他能看见“代尔夫特之星”了,饱经风雨的商船绑起了所有船帆,泊在荷兰商行前面,江水轻轻拍打上过油的木板。周围既没有苦力,也没有买办,货品已经卸完了。商人多半都乘船到西江上游去了。外国人不允许在除广州以外的地方交易,于是云南、福建、浙江以及远至山东的茶商每个贸易季节都会把茶运到广州,如果不是莫名染病,菲利普现在本该和其他散商一起挑选茶叶。菲利普懊恼地盯着江水,现在他错过了荷兰商行提供的船只,不得不自己租船前往西江,而他完全不知道做这件事的门路,也不知道该问什么人。他跳下牛车,冲车夫挥了挥手里的破烂外套,那个戴斗笠的广东人往地上啐了一口,挥鞭打牛,板车拉着已售出的瓷器远去了。

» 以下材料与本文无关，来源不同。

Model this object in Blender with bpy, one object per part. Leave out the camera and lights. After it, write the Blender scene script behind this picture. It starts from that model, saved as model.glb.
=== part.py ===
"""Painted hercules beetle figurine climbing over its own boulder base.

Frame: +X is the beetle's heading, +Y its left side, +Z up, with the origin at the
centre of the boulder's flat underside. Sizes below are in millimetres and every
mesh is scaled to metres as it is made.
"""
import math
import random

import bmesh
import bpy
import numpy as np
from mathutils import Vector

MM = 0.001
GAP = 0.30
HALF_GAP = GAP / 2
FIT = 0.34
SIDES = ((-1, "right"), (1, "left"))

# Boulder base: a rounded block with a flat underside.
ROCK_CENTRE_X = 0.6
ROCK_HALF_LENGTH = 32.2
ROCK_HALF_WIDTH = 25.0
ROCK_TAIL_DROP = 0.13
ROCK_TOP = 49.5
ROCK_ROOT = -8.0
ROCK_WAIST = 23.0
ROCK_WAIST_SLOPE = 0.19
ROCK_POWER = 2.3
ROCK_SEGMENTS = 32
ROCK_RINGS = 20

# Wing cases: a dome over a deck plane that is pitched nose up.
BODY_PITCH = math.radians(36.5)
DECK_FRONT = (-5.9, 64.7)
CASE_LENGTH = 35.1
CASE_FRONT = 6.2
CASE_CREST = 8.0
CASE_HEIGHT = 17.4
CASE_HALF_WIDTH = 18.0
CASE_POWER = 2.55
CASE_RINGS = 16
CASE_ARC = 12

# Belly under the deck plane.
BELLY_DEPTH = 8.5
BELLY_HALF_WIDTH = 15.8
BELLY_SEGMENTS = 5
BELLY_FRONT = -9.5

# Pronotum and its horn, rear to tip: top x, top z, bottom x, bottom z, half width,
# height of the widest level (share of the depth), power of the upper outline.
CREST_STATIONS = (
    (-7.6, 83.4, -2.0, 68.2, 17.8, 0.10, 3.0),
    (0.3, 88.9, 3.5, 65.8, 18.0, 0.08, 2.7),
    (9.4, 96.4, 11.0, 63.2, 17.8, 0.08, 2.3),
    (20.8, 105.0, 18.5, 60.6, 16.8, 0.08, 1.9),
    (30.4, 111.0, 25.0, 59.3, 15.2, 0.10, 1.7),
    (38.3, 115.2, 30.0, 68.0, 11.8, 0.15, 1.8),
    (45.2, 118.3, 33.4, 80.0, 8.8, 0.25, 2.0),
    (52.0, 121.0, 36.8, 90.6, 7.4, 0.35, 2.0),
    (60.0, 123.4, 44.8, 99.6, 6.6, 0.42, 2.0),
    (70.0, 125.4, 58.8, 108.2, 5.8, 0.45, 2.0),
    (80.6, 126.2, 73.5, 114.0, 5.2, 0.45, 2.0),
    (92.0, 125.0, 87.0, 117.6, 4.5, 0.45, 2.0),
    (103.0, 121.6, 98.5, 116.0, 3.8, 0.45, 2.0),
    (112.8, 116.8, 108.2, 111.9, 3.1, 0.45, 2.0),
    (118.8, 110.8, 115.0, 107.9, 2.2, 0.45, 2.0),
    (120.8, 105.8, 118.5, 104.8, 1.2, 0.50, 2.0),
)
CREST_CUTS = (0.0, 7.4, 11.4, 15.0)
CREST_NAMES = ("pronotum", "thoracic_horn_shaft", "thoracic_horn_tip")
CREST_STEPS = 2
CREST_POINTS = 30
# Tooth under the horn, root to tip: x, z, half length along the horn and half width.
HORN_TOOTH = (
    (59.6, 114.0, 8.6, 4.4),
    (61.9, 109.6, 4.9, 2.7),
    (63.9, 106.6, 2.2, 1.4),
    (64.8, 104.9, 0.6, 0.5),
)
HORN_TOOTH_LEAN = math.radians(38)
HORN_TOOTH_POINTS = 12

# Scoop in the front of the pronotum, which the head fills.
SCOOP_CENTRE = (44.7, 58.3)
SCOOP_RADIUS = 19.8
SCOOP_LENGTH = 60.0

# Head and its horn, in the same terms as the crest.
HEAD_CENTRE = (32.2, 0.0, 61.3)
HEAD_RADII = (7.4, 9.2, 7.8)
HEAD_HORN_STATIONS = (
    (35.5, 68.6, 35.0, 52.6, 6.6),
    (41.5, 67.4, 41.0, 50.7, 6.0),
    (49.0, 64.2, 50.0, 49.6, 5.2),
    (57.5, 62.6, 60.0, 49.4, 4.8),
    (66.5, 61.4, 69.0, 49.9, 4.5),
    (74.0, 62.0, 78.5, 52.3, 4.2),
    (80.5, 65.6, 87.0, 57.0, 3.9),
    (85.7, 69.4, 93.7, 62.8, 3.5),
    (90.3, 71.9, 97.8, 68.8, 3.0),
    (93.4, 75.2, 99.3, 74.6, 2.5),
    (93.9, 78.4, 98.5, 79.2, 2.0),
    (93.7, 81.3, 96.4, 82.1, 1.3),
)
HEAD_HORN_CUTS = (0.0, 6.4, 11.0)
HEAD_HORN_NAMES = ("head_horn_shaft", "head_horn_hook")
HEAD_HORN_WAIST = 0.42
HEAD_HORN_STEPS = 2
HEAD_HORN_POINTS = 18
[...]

甲板上空无一人。一个喝醉了的水手“看守”着通往下层舱室的楼梯,头垂到胸前,身上散发出朗姆酒的浓烈气味。菲利普绕过他,钻进商船的腹部,在昏暗中寻找自己的铺位。一团小小的阴影窜过窄小的舷窗,跳到横梁上,一双黄色眼睛俯视着船舱。那是船长的猫,“塔塔”,没有尾巴,后腿有一块烧伤的疤痕,再也长不出毛,皮肤裸露,总是一副患病的模样。菲利普看了猫一眼,“塔塔”龇牙,发出嘶嘶的声音,看起来丑陋极了。船上的水手认为它是某种异教恶灵,菲利普觉得他们有道理。

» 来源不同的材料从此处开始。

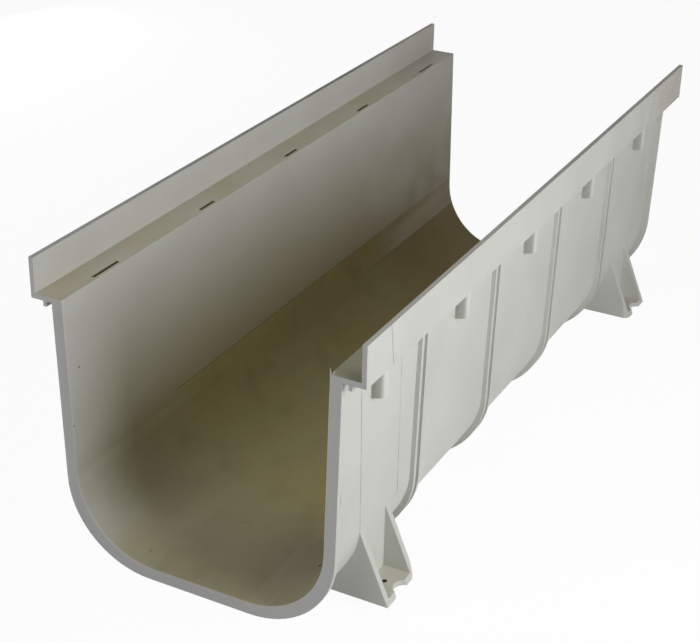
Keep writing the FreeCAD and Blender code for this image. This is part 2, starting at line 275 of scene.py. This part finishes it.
# Dirt in the near end of the trough: faint hairlines, a soft smudge and a few specks.
near_floor = both(inside, fade(height, 0.020, 0.012), band(along, -0.240, -0.150, 0.010),
                  fade(side, 0.045, 0.035))
hairlines = both(near_floor, fade(apart(clouds(55.0, 1.5), 0.52), 0.0040, 0.0010),
                 fade(clouds(38.0, 1.0), 0.56, 0.62), 0.30)
colour = tint(colour, (0.200, 0.170, 0.090, 1.0), hairlines)
smudge = both(inside, spot((0.047, -0.196, 0.010), 0.004, 0.050),
              fade(clouds(26.0, 3.0), 0.25, 0.75, 0.55, 1.0), 0.80)
colour = tint(colour, (0.270, 0.225, 0.180, 1.0), smudge)
for centre, radius, shade in (
    ((0.0540, -0.2082, 0.0133), 0.0009, (0.090, 0.022, 0.015, 1.0)),
    ((-0.0793, -0.2492, 0.0857), 0.0005, (0.150, 0.125, 0.090, 1.0)),
    ((-0.0800, -0.2402, 0.1186), 0.0005, (0.200, 0.170, 0.130, 1.0)),
    ((-0.0405, -0.2368, 0.0082), 0.0005, (0.300, 0.265, 0.190, 1.0)),
    ((-0.0711, -0.1950, 0.0312), 0.0007, (0.230, 0.200, 0.110, 1.0)),
):
    colour = tint(colour, shade, spot(centre, radius, 0.0004))

# The saw-cut ends are a shade greyer, paler on the left, with a painted highlight along
# the inner edge.
cut = fade(from_middle, END - 0.00010, END - 0.00004)
sawn = tint((0.655, 0.660, 0.650, 1.0), (0.735, 0.735, 0.705, 1.0), fade(across, -0.076, -0.090))
colour = tint(colour, sawn, cut)
edge_highlight = both(fade(from_middle, END - 0.0011, END - 0.0007),
                 band(off_skin, -0.0004, 0.0004, 0.0002), 0.7)
colour = tint(colour, (0.760, 0.755, 0.720, 1.0), edge_highlight)

# Relief: the mould's grain, strokes of the saw across the ends, the lip at the stain's
# edge and a soft ripple. The stained part is rougher.
strokes = clouds(420.0, 2.0, (1.0, 1.0, 0.15))
lip = both(inside, fade(height, STAIN_EDGE + 0.0006, STAIN_EDGE - 0.0006),
           band(along, -0.145, 0.145, 0.020))
grained = add("ShaderNodeBump", Strength=0.12, Distance=0.0004, Height=clouds(900.0, 2.0))
stroked = add("ShaderNodeBump", Strength=0.25, Distance=0.0003, Height=both(cut, strokes),
              Normal=grained.outputs[0])
lipped = add("ShaderNodeBump", Strength=0.6, Distance=0.0004, Height=lip,
             Normal=stroked.outputs[0])
rippled = add("ShaderNodeBump", Strength=0.15, Distance=0.0012, Height=clouds(60.0, 2.0),
              Normal=lipped.outputs[0])
roughness = maths("MAXIMUM", fade(clouds(40.0), 0.3, 0.7, 0.50, 0.62), both(inside, stain, 0.74))
shader = add("ShaderNodeBsdfPrincipled", Base_Color=colour, Roughness=roughness,
             Normal=rippled.outputs[0])
shader.inputs["Specular IOR Level"].default_value = 0.35
add("ShaderNodeOutputMaterial", Surface=shader.outputs[0])

channel.data.materials.clear()
channel.data.materials.append(plastic)

# The faces are joined along their edges, and the edges then get a fine round.
joining = channel.modifiers.new("mould_joining", "WELD")
joining.merge_threshold = 0.00001
rounding = channel.modifiers.new("mould_rounding", "BEVEL")
rounding.width = 0.00045
rounding.segments = 2
rounding.limit_method = "ANGLE"
rounding.angle_limit = math.radians(40.0)
rounding.harden_normals = True


# ---- The saw burrs --------------------------------------------------------------------
# Slivers of the channel's own plastic that the saw left standing at the inner corner of
# the right ledge, at the near end. Each is a thin bent flag, rooted in the ledge.

BURR_THICKNESS = 0.00030


def burr(name, root, tip, width):
    """A flag that tapers and bends from its root to its tip, both at its middle."""
    root, tip = Vector(root), Vector(tip)
    rise = tip - root
    bend = Vector((0.0, 0.0, 1.0)) * rise.length * 0.15
    rows = []
    for share, taper in ((0.0, 1.0), (0.35, 0.72), (0.70, 0.40), (1.0, 0.08)):
        centre = root + rise * share + bend * math.sin(math.pi * share)
        half = Vector((width / 2.0 * taper, 0.0, 0.0))
        thick = Vector((0.0, BURR_THICKNESS / 2.0 * max(taper, 0.3), 0.0))
        rows += [centre - half - thick, centre + half - thick,
                 centre + half + thick, centre - half + thick]
    faces = [(3, 2, 1, 0), (12, 13, 14, 15)]
    for row in range(0, 12, 4):
        for corner in range(4):
            after = (corner + 1) % 4
            faces.append((row + corner, row + after, row + 4 + after, row + 4 + corner))
    mesh = bpy.data.meshes.new(name)
    mesh.from_pydata(rows, [], faces)
    mesh.materials.append(plastic)
    piece = bpy.data.objects.new(name, mesh)
    bpy.context.scene.collection.objects.link(piece)
    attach(piece, "root")


burr("saw_burr_tall", (0.0812, -0.2495, 0.1625), (0.0805, -0.2493, 0.1664), 0.0009)
burr("saw_burr_leaning", (0.0822, -0.2495, 0.1625), (0.0838, -0.2492, 0.1656), 0.0011)
burr("saw_burr_short", (0.0817, -0.2480, 0.1625), (0.0821, -0.2478, 0.1644), 0.0010)


# ---- The studio -----------------------------------------------------------------------
# A white floor, a soft lamp on the right, one high in front, and a low one behind on the
# left, below the tops of the walls, for the side away from the others. The floor and the
# world look plain white, and light the part only as much as paper would.


def seen_plain():
    """1 on the rays for which the studio is plain white, and 0 on those that light the part."""
    rays = add("ShaderNodeLightPath").outputs
    return maths("MAXIMUM", rays["Is Camera Ray"],
                 maths("MAXIMUM", rays["Is Glossy Ray"], rays["Is Transmission Ray"]))


def mixed(share, first, second):
    """The first shader, going over to the second by the share."""
    node = add("ShaderNodeMixShader", Fac=share)
    tree.links.new(first.outputs[0], node.inputs[1])
    tree.links.new(second.outputs[0], node.inputs[2])
    return node.outputs[0]


bpy.ops.mesh.primitive_plane_add(size=12.0, location=(0.0, 0.0, -0.0003))
floor = bpy.context.object
floor.name = "studio_floor"
paper = bpy.data.materials.new("studio_paper")
paper.use_nodes = True
tree = paper.node_tree
tree.nodes.clear()
matt = add("ShaderNodeBsdfDiffuse", Color=(0.80, 0.80, 0.79, 1.0))
glow = add("ShaderNodeEmission", Color=(1.0, 1.0, 1.0, 1.0), Strength=1.03)
add("ShaderNodeOutputMaterial", Surface=mixed(maths("MULTIPLY", seen_plain(), 0.92), matt, glow))
floor.data.materials.append(paper)

world = bpy.data.worlds.new("studio_world")
bpy.context.scene.world = world
world.use_nodes = True
tree = world.node_tree
tree.nodes.clear()
fill = add("ShaderNodeBackground", Color=(1.0, 1.0, 1.0, 1.0), Strength=0.01)
white = add("ShaderNodeBackground", Color=(1.0, 1.0, 1.0, 1.0), Strength=1.0)
add("ShaderNodeOutputWorld", Surface=mixed(seen_plain(), fill, white))


def soft_lamp(name, stand, target, width, depth, power):
    """A white rectangular lamp that faces its target."""
    data = bpy.data.lights.new(name, "AREA")
    data.shape = "RECTANGLE"
    data.size = width
    data.size_y = depth
    data.energy = power
    lamp = bpy.data.objects.new(name, data)
    bpy.context.scene.collection.objects.link(lamp)
    lamp.location = stand
    lamp.rotation_mode = "QUATERNION"
    lamp.rotation_quaternion = (Vector(target) - Vector(stand)).to_track_quat("-Z", "Y")


soft_lamp("side_lamp", (0.746, -0.245, 0.407), (0.0, -0.10, 0.10), 0.45, 0.45, 4.0)
soft_lamp("front_lamp", (-0.242, -1.070, 1.066), (0.0, -0.10, 0.10), 0.80, 0.80, 4.9)
soft_lamp("back_lamp", (-0.900, 0.300, 0.095), (0.0, 0.0, 0.095), 0.70, 0.14, 3.2)


# ---- The camera -----------------------------------------------------------------------
# It looks down the channel from above its near right end, with a hair of roll.

camera_data = bpy.data.cameras.new("camera")
camera = bpy.data.objects.new("camera", camera_data)
bpy.context.scene.collection.objects.link(camera)
bpy.context.scene.camera = camera
camera_data.sensor_width = 36.0
camera_data.lens = 81.32
camera_data.clip_start = 0.05
camera_data.clip_end = 50.0
turn = math.radians(27.30)
dip = math.radians(27.14)
aim = Vector((-math.sin(turn) * math.cos(dip), math.cos(turn) * math.cos(dip), -math.sin(dip)))
camera.location = (0.3983, -0.8449, 0.5382)
camera.rotation_mode = "QUATERNION"
camera.rotation_quaternion = (
    aim.to_track_quat("-Z", "Y") @ Quaternion((0.0, 0.0, 1.0), math.radians(1.19))
)

bpy.context.scene.view_settings.view_transform = "Standard"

他找到了自己的床铺,在“塔塔”严厉的目光下趴到地板上,伸手去抠舱壁和地板之间的一块松动的木板。上船之后不久,他把银币和母亲送的圣塞巴斯蒂安像放进小布袋里,藏了进去。必要的预防措施,这种货船可不是世界上最文明的地方。潮湿发黑的木板轻易脱落,后面的小空洞里却什么也没有,菲利普直起身,跪在那里,深呼吸了几次,心怦怦直跳,过了几分钟,他再次趴下去,把手伸进木板缝隙里摸索,什么都没有。船上有人发现了他的小秘密,不知道是商人还是水手,谁都不会承认的。